Une famille dévastée
La mère de Clément s’avance à la barre, les yeux rougis : « Je n’ai jamais douté de ses propos. Je me sentirai toujours responsable d’avoir fait entrer cet homme dans ma famille, même si personne ne pouvait savoir. » Sa voix se brise : « J’aurais dû percevoir quelque chose de bizarre dans cette gentillesse extrême. Avec Clément, j’ai voulu faire confiance et je le paie très dur actuellement. »
Elle décrit sa propre descente aux enfers : « Je me suis isolée, je ne fais confiance à personne, j’ai peur de l’extérieur. Ma vie, c’est des montagnes russes. »
L’avocate de la partie civile détaille les conclusions des trois expertises psychologiques réalisées sur Clément : syndrome post-traumatique sévère, dépression chronique, vie sociale et amoureuse entravée. « Avoir des enfants n’est même pas une option pour mon client », précise-t-elle.

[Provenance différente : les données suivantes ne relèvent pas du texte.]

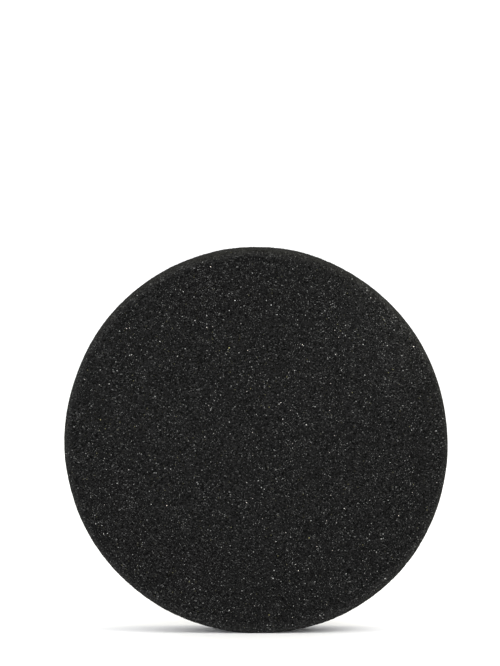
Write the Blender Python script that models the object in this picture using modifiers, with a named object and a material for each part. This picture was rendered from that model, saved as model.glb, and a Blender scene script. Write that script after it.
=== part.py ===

Les deux sœurs de Clément, également parties civiles, souffrent de « mauvaises nuits » et de la « crainte de fonder une famille ». L’avocate demande 8000 euros pour les souffrances endurées par Clément, 6000 euros pour le préjudice sexuel, ainsi que 5000 euros pour chacune des sœurs.
Culpabilité et punition
« Aujourd’hui Didier n’est pas le même homme qu’il y a 10 ans, mais au moment des faits, il a jeté son dévolu sur Clément puisqu’il était dans une situation de sûreté et une confiance familiale dont il a profité », tonne le procureur dans ses réquisitions. « Personne ne fait ça aux enfants. »
Le procureur s’interroge : « Une fois le désir assouvi, qu’est-ce qui explique que ça continue ? » Il pointe la recherche délibérée de proximité avec les enfants : « Tous les lieux et prétextes étaient bons pour être seul avec Clément et abuser de lui sexuellement. » Il requiert 10 ans d’emprisonnement en peine mixte, dont 4 ans ferme, sous obligation de soins et interdiction d’activités avec des enfants.
« J’ai tout perdu », murmure Didier. Lorsque le délibéré tombe, il écoute, immobile : deux ans de prison sous bracelet électronique et trois ans de sursis probatoire, avec interdiction d’approcher la victime et interdiction à vie de côtoyer des enfants dans le cadre professionnel ou bénévole.
À l’annonce de cette peine, bien en-deçà des réquisitions, les visages fermés de la famille de Clément trahissent la déception. Pour eux, cette condamnation, attendue depuis plus de quatre ans, ne referme pas les plaies d’un traumatisme inscrit à jamais dans leur chair.